SCHUTZWALL, antifaschistischer
 
 

Antifaschistischer Schutzwall war in der DDR die offizielle Bezeichnung für die Mauer in Berlin sowie die Grenz- sicherungsanlagen zum westlichen Deutschland. Die Verwendung dieser Formulierung war ein Musterbeispiel für Demagogie, weil sie die Wirklichkeit bewusst auf den Kopf stellte. Die Mauer war am 13. August 1961 errichtet worden, um die Massenflucht der unzufriedenen DDR-Bürger in den Westen zu unterbinden. Ein Staat ohne Volk, das geht ja schließlich nicht. Die offizielle Bezeichnung wies jedoch auf einen äußeren Feind hin, der nicht hinein durfte, vor dem der Staat das Volk mit einem Schutzwall abschirmen musste. Das war, der aufmerksame Leser ahnt es sicher schon, natürlich kein anderer als der allbekannte „Klassenfeind“, der nur darauf lauerte, den Aufbau des Sozialismus zu stören oder sogar „das Rad der Geschichte zurück zu drehen“. Und wo lauerten „die Drahtzieher“ der klassenfeindlichen Störaktionen wohl? Na? Richtig, in Bonn! Wo denn sonst. Weil sie sich nach der Meinung der SED nicht mit der geografischen und politischen Neugliederung nach dem zweiten Weltkrieg abfinden konnten, waren die Störenfriede „die ewig Gestrigen“ und die „Revanchisten“. Wer im Geiste des Gestrigen dachte und handelte, der dachte und handelte nach SED-Logik natürlich im Sinne des besiegten Faschismus, folglich mussten es dann auch Faschisten sein, wenigstens verkappte. Wenn man sich vor ihnen schützen wollte, dann war das eine „antifaschistische“ Tat. „Antifaschistischer Schutzwall“ war also logische Folge und ein idealer Begriff, der gleichzeitig abschrecken, erziehen und die offizielle Denkart eindringlich demonstrieren sollte.

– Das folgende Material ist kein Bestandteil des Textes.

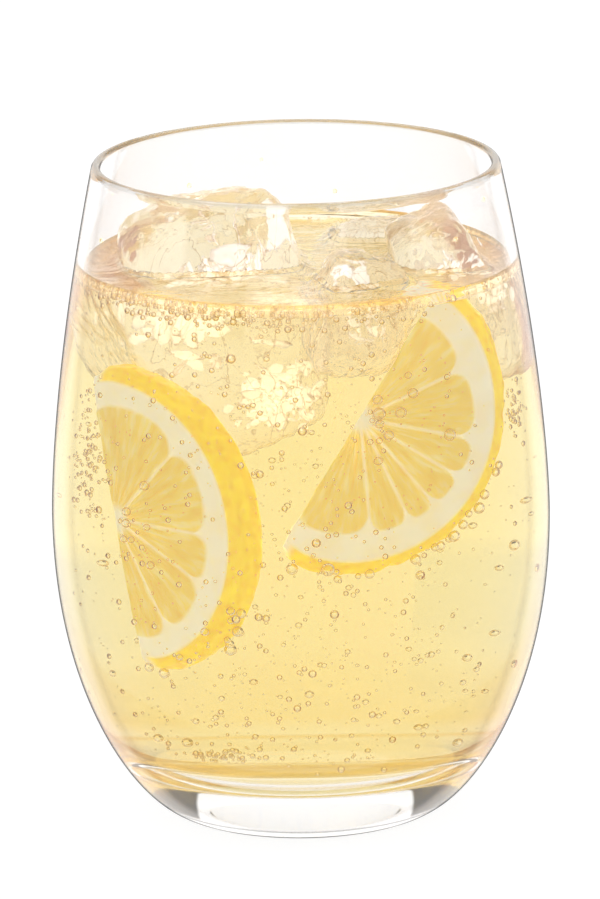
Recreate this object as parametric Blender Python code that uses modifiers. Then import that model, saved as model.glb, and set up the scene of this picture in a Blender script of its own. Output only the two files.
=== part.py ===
"""A glass of iced lemonade: a stemless tumbler, the drink in it and the ice that breaks its surface.

Metres, +Z up. The origin is the middle of the foot ring, on the plane that the glass stands on.
"""

import math
import random

import bmesh
import bpy
from mathutils import Euler, Vector

# Driving dimensions of the tumbler
GLASS_HEIGHT = 0.108
RIM_RADIUS = 0.0330
BELLY_RADIUS = 0.0408
BELLY_HEIGHT = 0.0495
FOOT_RADIUS = 0.0218
FLOOR_HEIGHT = 0.0102
FLOOR_FLAT_RADIUS = 0.0150
RIM_WALL = 0.0013
BELLY_WALL = 0.0016
PUNT_RADIUS = 0.0165
PUNT_DEPTH = 0.0010

# How full each curve of the wall is: a higher power keeps it upright for longer
SHOULDER_POWER = 1.57
HEEL_POWER, HEEL_ROOT = 2.12, 1.47
BOWL_POWER, BOWL_ROOT = 2.2, 2.3

# Driving dimensions of the drink
LEVEL = 0.0908
MENISCUS_HEIGHT = 0.0014
MENISCUS_REACH = 0.0028
GAP = 0.0003

# Facets
STEPS_AROUND = 48
WALL_ROWS = 12
ICE_CUTS = 6

# Each piece of ice: its middle, half sizes, tilt in degrees and the seed of its broken corners
ICE_PIECES = {
    "ice_left": ((-0.0122, 0.0030, 0.0832), (0.0130, 0.0126, 0.0182), (8, -20, 12), 3),
    "ice_right": ((0.0254, -0.0010, 0.0848), (0.0070, 0.0090, 0.0132), (-8, -14, 12), 8),
    "ice_middle": ((0.0087, -0.0134, 0.0862), (0.0064, 0.0064, 0.0098), (18, 10, 24), 5),
    "ice_back": ((0.0118, 0.0190, 0.0818), (0.0090, 0.0072, 0.0120), (-6, 6, -8), 11),
}
ICE_ROUNDING = 7.0
ICE_CHAMFERS = 5

# Linear colour with opacity, roughness and metallic value
CLEAR_GLASS = ((0.93, 0.95, 0.95, 0.35), 0.02, 0.0)
PALE_LEMONADE = ((0.95, 0.80, 0.38, 0.60), 0.05, 0.0)
CLEAR_ICE = ((0.93, 0.91, 0.86, 0.50), 0.08, 0.0)


def clear_scene():
    for obj in list(bpy.data.objects):
        bpy.data.objects.remove(obj, do_unlink=True)


def new_collection(name, parent=None):
    collection = bpy.data.collections.new(name)
    (parent or bpy.context.scene.collection).children.link(collection)
    return collection


def material(name, finish):
    colour, roughness, metallic = finish
    made = bpy.data.materials.new(name)
    made.use_nodes = True
    shader = made.node_tree.nodes["Principled BSDF"]
    shader.inputs["Base Color"].default_value = colour
    shader.inputs["Alpha"].default_value = colour[3]
    shader.inputs["Roughness"].default_value = roughness
    shader.inputs["Metallic"].default_value = metallic
    made.diffuse_color = colour
    return made


def bowl_curve(height, low, low_radius, wide_radius, power, root):
    """Radius of a wall that rolls under from the belly to a flat of low_radius at height low."""
    drop = min(1.0, (BELLY_HEIGHT - height) / (BELLY_HEIGHT - low))
    return low_radius + (wide_radius - low_radius) * (1 - drop**power) ** (1 / root)


def shoulder_curve(height, rim_radius, wide_radius):
    """Radius of the wall that draws in from the belly to the rim."""
    rise = (height - BELLY_HEIGHT) / (GLASS_HEIGHT - BELLY_HEIGHT)
    return rim_radius + (wide_radius - rim_radius) * (1 - rise**SHOULDER_POWER)


def outer_radius(height):
    if height > BELLY_HEIGHT:
        return shoulder_curve(height, RIM_RADIUS, BELLY_RADIUS)
    return bowl_curve(height, 0.0, FOOT_RADIUS, BELLY_RADIUS, HEEL_POWER, HEEL_ROOT)


def inner_radius(height):
    wide = BELLY_RADIUS - BELLY_WALL
    if height > BELLY_HEIGHT:
        return shoulder_curve(height, RIM_RADIUS - RIM_WALL, wide)
    return bowl_curve(height, FLOOR_HEIGHT, FLOOR_FLAT_RADIUS, wide, BOWL_POWER, BOWL_ROOT)


def heights_down(top, bottom, rows):
    """Heights from top to bottom, closer together where the wall curls under at the bottom."""
    shares = [1 - i / rows for i in range(rows + 1)]
    return [bottom + (top - bottom) * math.sin(0.5 * math.pi * share) ** 1.5 for share in shares]


def glass_profile():
    """Half section: up the inside from the floor, over the rounded rim, down the outside, under the punt."""
    bead = RIM_WALL / 2
    bead_middle = RIM_RADIUS - bead
    below_bead = GLASS_HEIGHT - bead
    floor = [(0.0, FLOOR_HEIGHT), (FLOOR_FLAT_RADIUS / 2, FLOOR_HEIGHT)]
    inside = [
        (inner_radius(z), z)
        for z in reversed(heights_down(BELLY_HEIGHT, FLOOR_HEIGHT, WALL_ROWS))
    ]
    steps = WALL_ROWS // 2
    shoulder = [
        BELLY_HEIGHT + (below_bead - BELLY_HEIGHT) * i / steps for i in range(1, steps + 1)
    ]
    inside += [(inner_radius(z), z) for z in shoulder]
    rim = [
        (bead_middle - bead * math.cos(angle), below_bead + bead * math.sin(angle))
        for angle in (math.radians(45), math.radians(90), math.radians(135))
    ]
    outside = [(outer_radius(z), z) for z in reversed(shoulder)]
    outside += [(outer_radius(z), z) for z in heights_down(BELLY_HEIGHT, 0.0, WALL_ROWS)]
    punt = [(PUNT_RADIUS, 0.0), (PUNT_RADIUS * 0.8, PUNT_DEPTH * 0.7), (0.0, PUNT_DEPTH)]
    return floor + inside + rim + outside + punt


def drink_profile():
    """Half section of the drink: the surface, its meniscus, then down along the wall and under."""
    edge = inner_radius(LEVEL) - GAP
    surface = [(0.0, LEVEL), (edge / 2, LEVEL)]
    surface += [
        (edge - MENISCUS_REACH * (1 - t), LEVEL + MENISCUS_HEIGHT * t**2.5)
        for t in (0.0, 0.5, 0.8)
    ]
    top = LEVEL + MENISCUS_HEIGHT
    bottom = FLOOR_HEIGHT + GAP
    steps = WALL_ROWS // 3
    shoulder = [top - (top - BELLY_HEIGHT) * i / steps for i in range(steps)]
    side = [(inner_radius(z) - GAP, z) for z in shoulder]
    side += [
        (inner_radius(z) - GAP, max(z, bottom))
        for z in heights_down(BELLY_HEIGHT, FLOOR_HEIGHT, WALL_ROWS)
    ]
    return surface + side + [(0.0, bottom)]


def turned(name, profile, finish, collection):
    """A solid of revolution: the profile runs down its outer side, and Screw turns it about Z."""
    mesh = bpy.data.meshes.new(name)
    mesh.from_pydata([(x, 0.0, z) for x, z in profile], [(i, i + 1) for i in range(len(profile) - 1)], [])
    obj = bpy.data.objects.new(name, mesh)
    collection.objects.link(obj)
    obj.data.materials.append(finish)
    screw = obj.modifiers.new("turn", "SCREW")
    screw.axis = "Z"
    screw.angle = 2 * math.pi
    screw.steps = screw.render_steps = STEPS_AROUND
    screw.use_merge_vertices = True
    screw.merge_threshold = 0.00002
    screw.use_smooth_shade = True
    return obj


def ice_planes(half, seed):
    """The flats of a broken block: six sides, nearly square to each other, and a few chipped corners."""
    draw = random.Random(seed)
    planes = []
    for axis in range(3):
        for side in (-1, 1):
            normal = Vector([draw.uniform(-0.16, 0.16) for _ in range(3)])
            normal[axis] = side
            planes.append((normal.normalized(), half[axis] * draw.uniform(0.92, 1.06)))
    for _ in range(ICE_CHAMFERS):
        normal = Vector([draw.choice((-1, 1)) * draw.uniform(0.4, 1.0) for _ in range(3)]).normalized()
        reach = sum(abs(normal[i]) * half[i] for i in range(3))
        planes.append((normal, reach * draw.uniform(0.76, 0.88)))
    return planes


def ice_reach(direction, planes, grow=0.0):
    """How far the block's rounded surface lies from its middle in one direction."""
    total = sum(
        max(0.0, direction.dot(normal) / (distance + grow)) ** ICE_ROUNDING for normal, distance in planes
    )
    return total ** (-1 / ICE_ROUNDING)


def ice_block(name, place, grow, collection):
    """A melting block of ice: a cube divided up, then each point pushed out to the block's surface."""
    middle, half, tilt, seed = place
    planes = ice_planes(half, seed)
    shape = bmesh.new()
    bmesh.ops.create_cube(shape, size=2.0)
    bmesh.ops.subdivide_edges(shape, edges=shape.edges[:], cuts=ICE_CUTS, use_grid_fill=True)
    for point in shape.verts:
        direction = Vector([math.tan(x * math.pi / 4.4) for x in point.co]).normalized()
        point.co = direction * ice_reach(direction, planes, grow)
    bmesh.ops.triangulate(shape, faces=shape.faces[:], quad_method="FIXED")
    bmesh.ops.recalc_face_normals(shape, faces=shape.faces[:])
    mesh = bpy.data.meshes.new(name)
    shape.to_mesh(mesh)
    shape.free()
    mesh.shade_smooth()
    obj = bpy.data.objects.new(name, mesh)
    obj.location = middle
    obj.rotation_euler = Euler([math.radians(angle) for angle in tilt])
    collection.objects.link(obj)
    return obj


def cut_round_ice(drink, ice_pieces, cutters):
    """Leaves a pocket in the drink for each piece of ice, a hair wider than the ice."""
    for name, place in ice_pieces.items():
        pocket = ice_block(f"{name}_pocket", place, GAP, cutters)
        pocket.hide_render = True
        pocket.display_type = "WIRE"
        cut = drink.modifiers.new(f"round {name}", "BOOLEAN")
        cut.operation = "DIFFERENCE"
        cut.object = pocket


def main():
    clear_scene()
    serving = new_collection("glass of lemonade")
    cutters = new_collection("cutters", serving)
    cutters.hide_render = True

    turned("glass", glass_profile(), material("clear glass", CLEAR_GLASS), serving)
    drink = turned("lemonade", drink_profile(), material("pale lemonade", PALE_LEMONADE), serving)
    ice_finish = material("clear ice", CLEAR_ICE)
    for name, place in ICE_PIECES.items():
        ice_block(name, place, 0.0, serving).data.materials.append(ice_finish)
    cut_round_ice(drink, ICE_PIECES, cutters)


main()
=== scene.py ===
# %% [markdown]
# # A glass of iced lemonade
# The lesson dresses a plain model of a stemless tumbler full of lemonade. Its solids are the glass,
# the drink and the blocks of ice that stand out of the drink. Each is made again here, finely
# enough to bend light well, and the lemon slices, the cracks in the ice and the fizz are added.
# Everything is in metres, with +Z up and the origin under the middle of the foot.

import math
import random

import bmesh
import bpy
import numpy as np
from mathutils import Euler, Matrix, Quaternion, Vector, noise
from mathutils.bvhtree import BVHTree


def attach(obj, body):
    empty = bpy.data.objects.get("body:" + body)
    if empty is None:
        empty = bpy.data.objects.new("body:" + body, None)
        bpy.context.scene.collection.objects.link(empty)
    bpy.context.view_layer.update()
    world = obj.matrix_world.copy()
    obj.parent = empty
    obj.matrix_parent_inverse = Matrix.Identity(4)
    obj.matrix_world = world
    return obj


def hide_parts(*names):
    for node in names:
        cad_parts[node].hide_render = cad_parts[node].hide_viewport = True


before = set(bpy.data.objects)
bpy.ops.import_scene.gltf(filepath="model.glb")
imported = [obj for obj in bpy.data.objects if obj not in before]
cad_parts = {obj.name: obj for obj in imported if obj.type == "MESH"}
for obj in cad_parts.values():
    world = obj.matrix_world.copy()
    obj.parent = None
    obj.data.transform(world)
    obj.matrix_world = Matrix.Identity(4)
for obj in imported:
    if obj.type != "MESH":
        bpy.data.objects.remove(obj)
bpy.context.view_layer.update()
scene = bpy.context.scene

# %% [markdown]
# ## The camera
# The view is a long lens a metre away, so that the tumbler's sides stay nearly parallel. It looks
# down by 15 degrees, which opens the rim to a slim ellipse, and it is rolled by a little under one
# degree, because the tumbler leans that much in the picture.

# %% Place the camera
AIM = Vector((0.0, 0.0, 0.0596))
CAMERA_DISTANCE, LENS_MM = 1.0385, 254.2
CAMERA_RISE, CAMERA_ROLL = math.radians(14.8), math.radians(-0.85)

lens = bpy.data.cameras.new("long lens")
lens.lens = LENS_MM
camera = bpy.data.objects.new("camera", lens)
scene.collection.objects.link(camera)
camera.location = AIM + CAMERA_DISTANCE * Vector((0, -math.cos(CAMERA_RISE), math.sin(CAMERA_RISE)))
aimed = (AIM - camera.location).to_track_quat("-Z", "Y")
camera.rotation_mode = "QUATERNION"
camera.rotation_quaternion = aimed @ Quaternion((0, 0, 1), CAMERA_ROLL)
scene.camera = camera
print("Camera at", [round(x, 4) for x in camera.location])

# %% [markdown]
# ## Nodes in few words
# A finish or a sky is a net of nodes, and the same kinds come up again and again: a sum, a soft
# step, a row of colours over a value, a noise and a bump. They could be placed by hand in the
# shader editor. A short function for each kind keeps the finishes below easy to read instead.


# %% Write nodes in few words
def add_node(owner, kind, **settings):
    """A node in the net of a material or of the sky."""
    node = owner.node_tree.nodes.new(kind)
    for setting, value in settings.items():
        setattr(node, setting, value)
    return node


def link(owner, source, target):
    owner.node_tree.links.new(source, target)


def fill(owner, socket, value):
    """Gives a socket another node's output, a colour of three parts or a number."""
    if isinstance(value, bpy.types.NodeSocket):
        link(owner, value, socket)
    else:
        socket.default_value = (*value, 1) if isinstance(value, tuple) else value


def math_node(owner, operation, *values):
    node = add_node(owner, "ShaderNodeMath", operation=operation)
    for socket, value in zip(node.inputs, values):
        fill(owner, socket, value)
    return node.outputs["Value"]


def soft_step(owner, value, low, high):
    """0 below low and 1 above high, with a smooth rise between them."""
    node = add_node(owner, "ShaderNodeMapRange", interpolation_type="SMOOTHSTEP")
    node.inputs["From Min"].default_value = low
    node.inputs["From Max"].default_value = high
    link(owner, value, node.inputs["Value"])
    return node.outputs["Result"]


def colour_ramp(owner, value, *stops):
    """Colours over a value; each stop is a position with a colour, or with a number for a grey."""
    made = add_node(owner, "ShaderNodeValToRGB")
    while len(made.color_ramp.elements) < len(stops):
        made.color_ramp.elements.new(0.5)
    for element, (position, colour) in zip(made.color_ramp.elements, stops):
        red, green, blue = colour if isinstance(colour, tuple) else (colour, colour, colour)
        element.position, element.color = position, (red, green, blue, 1)
    link(owner, value, made.inputs["Fac"])
    return made.outputs["Color"]


def blend_colour(owner, mask, below, above, blend_type="MIX"):
    """Blends two colours by a mask; each of the three may be another node's output."""
    made = add_node(owner, "ShaderNodeMix", data_type="RGBA", blend_type=blend_type)
    for socket, value in ((made.inputs["Factor"], mask), (made.inputs[6], below), (made.inputs[7], above)):
        fill(owner, socket, value)
    return made.outputs[2]


print("Sums, soft steps, colour ramps and blends take one line each")

# %% [markdown]
# The next few read something off the surface: where a point lies, how high it is, how edge-on its
# face is seen, and a noise there. Layer Weight gives the edge, which no piece's mesh could hold.


# %% Read values off a surface
def own_place(owner):
    """Where a point lies in its piece's own coordinates, in metres."""
    return add_node(owner, "ShaderNodeTexCoord").outputs["Object"]


def split(owner, vector):
    """The X, Y and Z of a vector."""
    parts = add_node(owner, "ShaderNodeSeparateXYZ")
    link(owner, vector, parts.inputs["Vector"])
    return parts.outputs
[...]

Weiterhin wurde auch damit argumentiert, dass es ja schließlich nicht allein um eine innerdeutsche Angelegenheit ginge, sondern das Schicksal des gesamten sozialistischen Lagers auf dem Spiel stünde, war doch die Grenze zwischen den beiden deutschen Staaten auch gleichzeitig die Trennlinie zwischen dem kapita- listischen und dem sozialistischen Lager.

Beim Volk hieß das ungeliebte Ding in Berlin jedoch nur Mauer. Bestenfalls ließ man sich noch dazu herab, Grenze, Westgrenze oder sogar Staatsgrenze zu sagen. Die Formulierung „Antifaschistischer Schutzwall“ hingegen kam niemandem im Volk freiwillig über die Lippen.

In den westlichen Medien wurden neben dem Wort Mauer die Begriffe Demarkationslinie, Stacheldraht und Todesstreifen verwendet.

Nur ein einziges Mal, nämlich am 19. Januar 1989 ließ sich Erich Honecker dazu verleiten, nicht den offiziellen Begriff zu verwenden. Auf die Frage eines westlichen Journalisten, wie lange der Herr Staatsratsvorsitzende denn die Grenzen geschlossen halten wolle, antwortete dieser: „Die Mauer wird in 50 und auch in 100 Jahren noch bestehen bleiben, wenn die dazu vorhandenen Gründe noch nicht beseitigt sind.“ Zehn Monate später schreckte die Mauer niemanden mehr ab. Im Gegenteil, sie zog die Leute aus aller Welt an. Viele fanden die Mauer plötzlich so attraktiv, dass sie sich mit Hammer und Meißel Erinnerungsstücke für zu Hause aus dem Beton schlugen.